[SET EXERCISE]
Output all lines exactly, with nothing added or dropped.

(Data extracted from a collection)
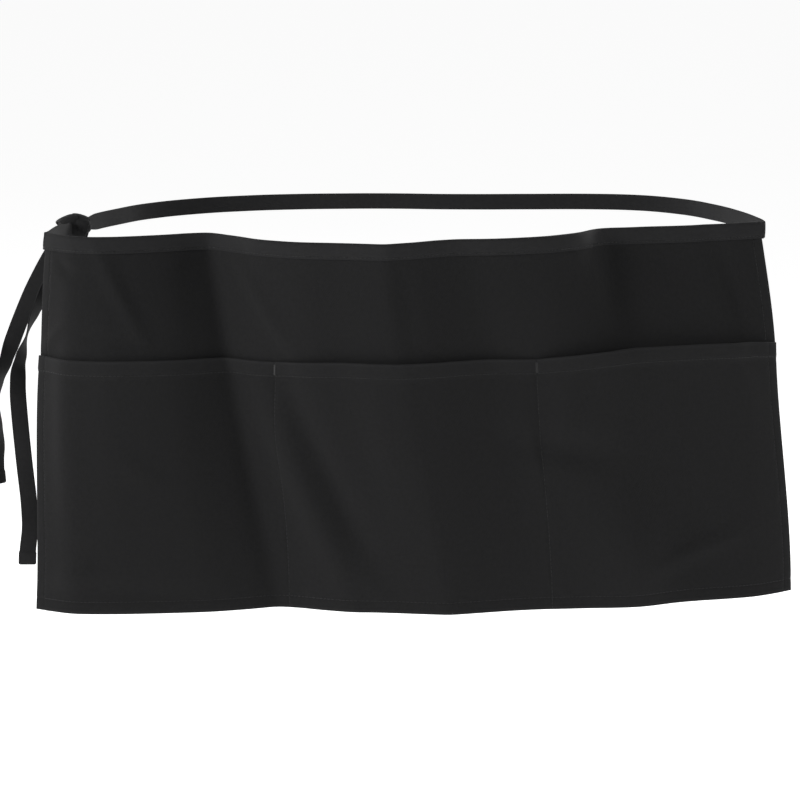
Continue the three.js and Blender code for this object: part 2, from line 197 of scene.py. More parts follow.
def look_up(grid, across, down):
    """The value of a map between its four nearest entries."""
    u = np.clip(across, 0, 1) * steps_across
    v = np.clip(down, 0, 1) * steps_down
    i = np.minimum(u.astype(int), steps_across - 1)
    j = np.minimum(v.astype(int), steps_down - 1)
    upper = grid[j, i] + (grid[j, i + 1] - grid[j, i]) * (u - i)
    lower = grid[j + 1, i] + (grid[j + 1, i + 1] - grid[j + 1, i]) * (u - i)
    return upper + (lower - upper) * (v - j)


# %% [markdown]
# Small creases lie on top of the folds. Each is a long soft ridge, or a hollow where its height
# is negative: a bell curve along it and another across it. Places are shares of the cloth, sizes
# are in millimetres, and tilt is in degrees from upright, positive where the lower end swings
# right.

# %% Table of creases
creases = make_table("across down tilt length width height", [
    (0.112, 0.15, 31, 40, 6, 2.6),
    (0.040, 0.09, 60, 10, 5, -1.3),
    (0.022, 0.27, -48, 12, 4.5, 1.3),
    (0.110, 0.27, 80, 22, 5, -1.0),
    (0.310, 0.17, 36, 42, 7, 2.4),
    (0.235, 0.50, 10, 90, 22, -2.0),
    (0.356, 0.64, 21, 85, 14, 6.0),
    (0.394, 0.66, 21, 85, 13, -6.5),
    (0.440, 0.92, 28, 28, 11, 3.4),
    (0.470, 0.50, 10, 60, 16, 3.2),
    (0.50, 0.16, 4, 34, 10, -2.2),
    (0.635, 0.47, 12, 16, 7, 1.4),
    (0.660, 0.57, 7, 34, 4.5, 1.5),
    (0.702, 0.47, -14, 30, 9, 3.0),
    (0.705, 0.57, 80, 30, 12, -5.5),
    (0.775, 0.86, 8, 52, 28, 11.5),
    (0.835, 0.50, -3, 22, 6, 0.9),
    (0.875, 0.61, -4, 24, 6, 0.9),
    (0.866, 0.86, -73, 36, 7, 2.4),
    (0.942, 0.16, 13, 44, 10, -5.5),
    (0.788, 0.12, 5, 62, 18, -8.5),
    (0.055, 0.90, -60, 18, 8, 3.0),
    (0.130, 0.945, 88, 40, 6, -1.4),
    (0.050, 0.55, 0, 70, 10, 1.6),
    (0.140, 0.62, 55, 20, 9, 1.0),
])


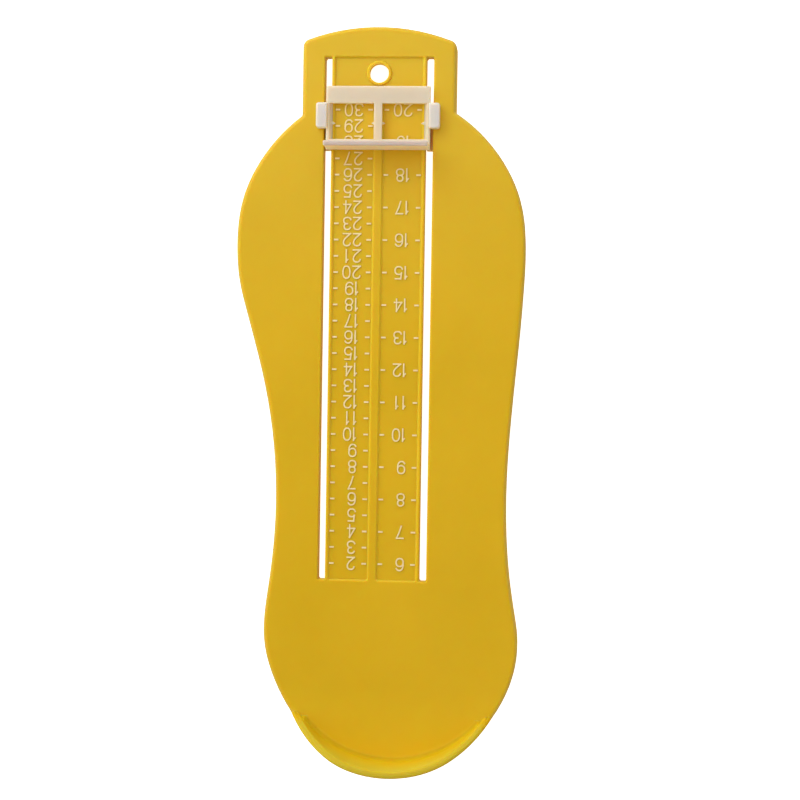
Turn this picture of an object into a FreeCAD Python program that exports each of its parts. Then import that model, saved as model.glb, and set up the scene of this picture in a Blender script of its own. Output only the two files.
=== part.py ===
import FreeCAD, Part
import math
import os

# Foot measuring device: a moulded sole with a heel cup, a ruler strip between two guide slots, and a slide
# whose toe stop is pushed up to the toes. Millimetres.
#
# Everything is drawn on the ruler: x runs across it from the centre rib, y runs along it from its zero at the
# heel wall towards the toes, and z is up from the table. At the end each piece is moved so that the frame's
# origin is at the bottom centre of the whole object.

Vec = FreeCAD.Vector
UP = Vec(0, 0, 1)

# ---- Sole ----
DECK_HEIGHT = 7.5            # table to the surface that the foot stands on
DECK_THICKNESS = 2.2
SKIRT_THICKNESS = 1.8        # down-turned wall all round the sole
SOLE_EDGE_RADIUS = 1.4       # rounded upper edge of the sole
HEEL_POINT = (6.8, -3.15)    # rearmost point of the sole
# Stations of the outline: distance along the ruler, reach to the left, reach to the right.
SOLE_STATIONS = (
    (5.0, 16.9, 30.1),
    (23.0, 29.9, 43.0),
    (36.0, 33.45, 45.3),
    (47.0, 33.05, 43.85),
    (56.0, 31.85, 42.5),
    (82.0, 30.35, 41.1),
    (110.0, 33.25, 42.6),
    (138.0, 40.4, 45.0),
    (146.0, 42.45, 45.5),
    (158.0, 43.55, 45.85),
    (172.5, 41.9, 44.0),
    (186.5, 35.1, 37.1),
)
STATION_TO_LEFT_SHOULDER = 11.7     # last station to where the outline meets the tab on each side
STATION_TO_RIGHT_SHOULDER = 12.7
SHOULDER_CREASE_RADIUS = 0.8

# ---- Hanging tab ----
TAB_HALF_WIDTH = 23.75
TAB_LENGTH = 27.35           # left shoulder to the top of the domed end
LEFT_DOME_RISE = 4.45        # top of the domed end above each of its corners
RIGHT_DOME_RISE = 4.85
TAB_CORNER_RADIUS = 2.6
HOLE_TO_CROWN = 14.35        # centre of the hanging hole to the top of the tab
HOLE_RADIUS = 2.93
HOLE_RING_WIDTH = 0.95
HOLE_RING_HEIGHT = 0.5       # above the channel floor
HOLE_RING_BEVEL = 0.3        # sloped outer edge of the ring

# ---- Heel cup ----
HEEL_WALL_THICKNESS = 2.2
HEEL_WALL_HEIGHT = 14.5      # above the deck
HEEL_WALL_START = 13.8       # distance along the ruler where the wall rises from the deck
HEEL_WALL_CREST = 0.2        # distance along the ruler where it would reach full height
HEEL_CREST_RADIUS = 9.0      # side view, where the ramp turns into the level crest
HEEL_LIP_RADIUS = 0.85       # rounded top of the wall
HEEL_COVE_RADIUS = 1.8       # between the deck and the wall
HEEL_COVE_SETBACK = 1.2      # the cove stops this much short of the wall's ends

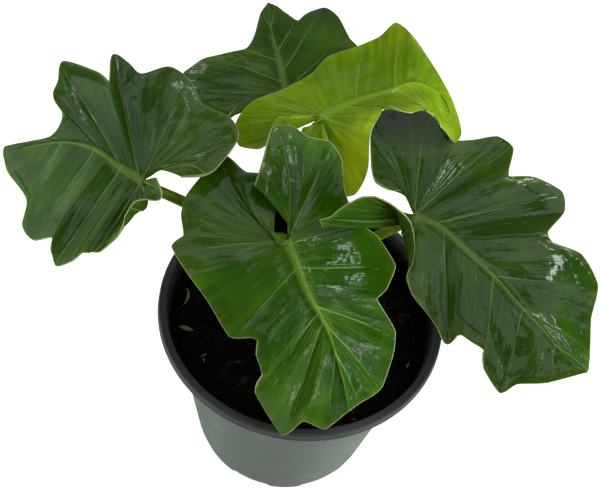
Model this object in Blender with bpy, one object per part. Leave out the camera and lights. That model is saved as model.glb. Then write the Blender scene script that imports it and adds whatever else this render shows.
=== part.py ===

[SOLUTION TO THIS TASK]
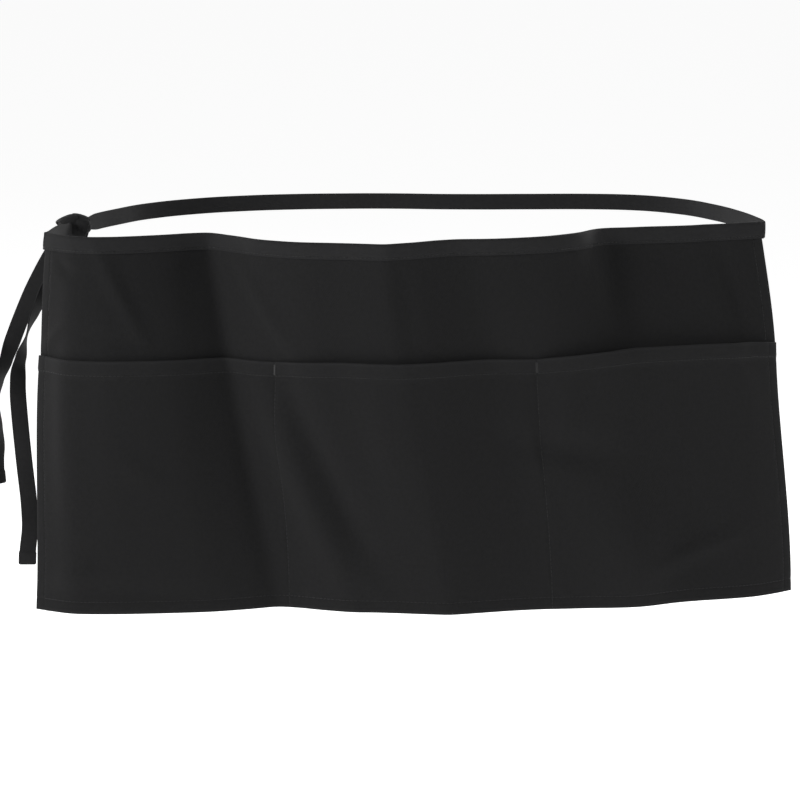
Continue the three.js and Blender code for this object: part 2, from line 197 of scene.py. More parts follow.
def look_up(grid, across, down):
    """The value of a map between its four nearest entries."""
    u = np.clip(across, 0, 1) * steps_across
    v = np.clip(down, 0, 1) * steps_down
    i = np.minimum(u.astype(int), steps_across - 1)
    j = np.minimum(v.astype(int), steps_down - 1)
    upper = grid[j, i] + (grid[j, i + 1] - grid[j, i]) * (u - i)
    lower = grid[j + 1, i] + (grid[j + 1, i + 1] - grid[j + 1, i]) * (u - i)
    return upper + (lower - upper) * (v - j)


# %% [markdown]
# Small creases lie on top of the folds. Each is a long soft ridge, or a hollow where its height
# is negative: a bell curve along it and another across it. Places are shares of the cloth, sizes
# are in millimetres, and tilt is in degrees from upright, positive where the lower end swings
# right.

# %% Table of creases
creases = make_table("across down tilt length width height", [
    (0.112, 0.15, 31, 40, 6, 2.6),
    (0.040, 0.09, 60, 10, 5, -1.3),
    (0.022, 0.27, -48, 12, 4.5, 1.3),
    (0.110, 0.27, 80, 22, 5, -1.0),
    (0.310, 0.17, 36, 42, 7, 2.4),
    (0.235, 0.50, 10, 90, 22, -2.0),
    (0.356, 0.64, 21, 85, 14, 6.0),
    (0.394, 0.66, 21, 85, 13, -6.5),
    (0.440, 0.92, 28, 28, 11, 3.4),
    (0.470, 0.50, 10, 60, 16, 3.2),
    (0.50, 0.16, 4, 34, 10, -2.2),
    (0.635, 0.47, 12, 16, 7, 1.4),
    (0.660, 0.57, 7, 34, 4.5, 1.5),
    (0.702, 0.47, -14, 30, 9, 3.0),
    (0.705, 0.57, 80, 30, 12, -5.5),
    (0.775, 0.86, 8, 52, 28, 11.5),
    (0.835, 0.50, -3, 22, 6, 0.9),
    (0.875, 0.61, -4, 24, 6, 0.9),
    (0.866, 0.86, -73, 36, 7, 2.4),
    (0.942, 0.16, 13, 44, 10, -5.5),
    (0.788, 0.12, 5, 62, 18, -8.5),
    (0.055, 0.90, -60, 18, 8, 3.0),
    (0.130, 0.945, 88, 40, 6, -1.4),
    (0.050, 0.55, 0, 70, 10, 1.6),
    (0.140, 0.62, 55, 20, 9, 1.0),
])


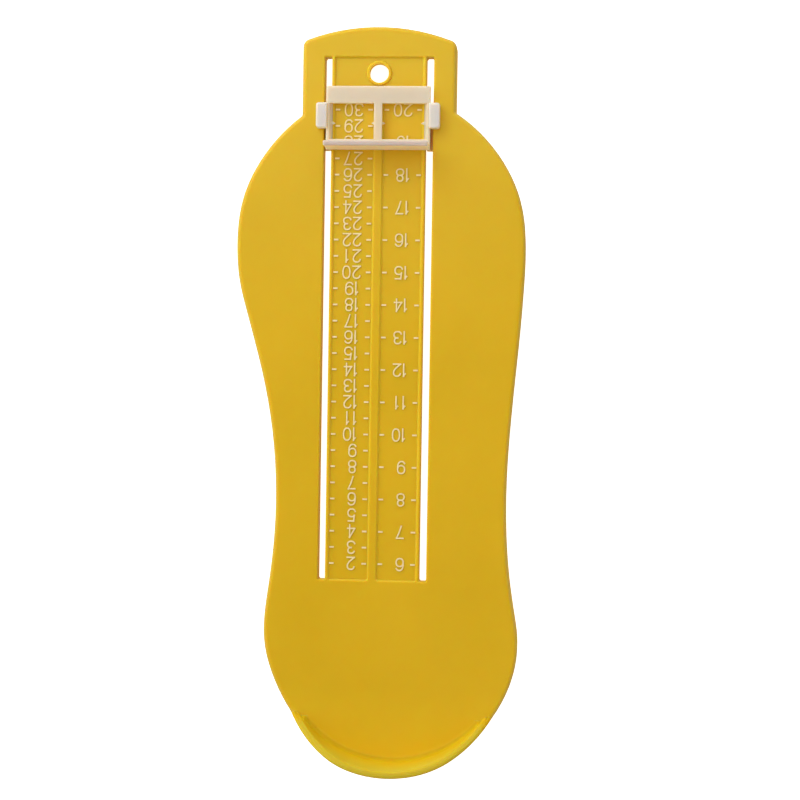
Turn this picture of an object into a FreeCAD Python program that exports each of its parts. Then import that model, saved as model.glb, and set up the scene of this picture in a Blender script of its own. Output only the two files.
=== part.py ===
import FreeCAD, Part
import math
import os

# Foot measuring device: a moulded sole with a heel cup, a ruler strip between two guide slots, and a slide
# whose toe stop is pushed up to the toes. Millimetres.
#
# Everything is drawn on the ruler: x runs across it from the centre rib, y runs along it from its zero at the
# heel wall towards the toes, and z is up from the table. At the end each piece is moved so that the frame's
# origin is at the bottom centre of the whole object.

Vec = FreeCAD.Vector
UP = Vec(0, 0, 1)

# ---- Sole ----
DECK_HEIGHT = 7.5            # table to the surface that the foot stands on
DECK_THICKNESS = 2.2
SKIRT_THICKNESS = 1.8        # down-turned wall all round the sole
SOLE_EDGE_RADIUS = 1.4       # rounded upper edge of the sole
HEEL_POINT = (6.8, -3.15)    # rearmost point of the sole
# Stations of the outline: distance along the ruler, reach to the left, reach to the right.
SOLE_STATIONS = (
    (5.0, 16.9, 30.1),
    (23.0, 29.9, 43.0),
    (36.0, 33.45, 45.3),
    (47.0, 33.05, 43.85),
    (56.0, 31.85, 42.5),
    (82.0, 30.35, 41.1),
    (110.0, 33.25, 42.6),
    (138.0, 40.4, 45.0),
    (146.0, 42.45, 45.5),
    (158.0, 43.55, 45.85),
    (172.5, 41.9, 44.0),
    (186.5, 35.1, 37.1),
)
STATION_TO_LEFT_SHOULDER = 11.7     # last station to where the outline meets the tab on each side
STATION_TO_RIGHT_SHOULDER = 12.7
SHOULDER_CREASE_RADIUS = 0.8

# ---- Hanging tab ----
TAB_HALF_WIDTH = 23.75
TAB_LENGTH = 27.35           # left shoulder to the top of the domed end
LEFT_DOME_RISE = 4.45        # top of the domed end above each of its corners
RIGHT_DOME_RISE = 4.85
TAB_CORNER_RADIUS = 2.6
HOLE_TO_CROWN = 14.35        # centre of the hanging hole to the top of the tab
HOLE_RADIUS = 2.93
HOLE_RING_WIDTH = 0.95
HOLE_RING_HEIGHT = 0.5       # above the channel floor
HOLE_RING_BEVEL = 0.3        # sloped outer edge of the ring

# ---- Heel cup ----
HEEL_WALL_THICKNESS = 2.2
HEEL_WALL_HEIGHT = 14.5      # above the deck
HEEL_WALL_START = 13.8       # distance along the ruler where the wall rises from the deck
HEEL_WALL_CREST = 0.2        # distance along the ruler where it would reach full height
HEEL_CREST_RADIUS = 9.0      # side view, where the ramp turns into the level crest
HEEL_LIP_RADIUS = 0.85       # rounded top of the wall
HEEL_COVE_RADIUS = 1.8       # between the deck and the wall
HEEL_COVE_SETBACK = 1.2      # the cove stops this much short of the wall's ends

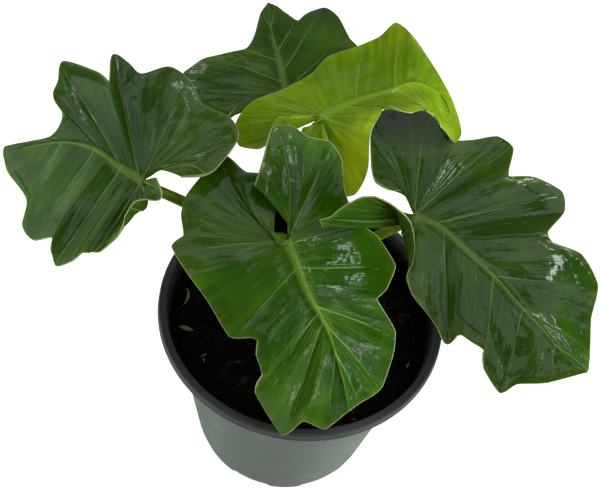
Model this object in Blender with bpy, one object per part. Leave out the camera and lights. That model is saved as model.glb. Then write the Blender scene script that imports it and adds whatever else this render shows.
=== part.py ===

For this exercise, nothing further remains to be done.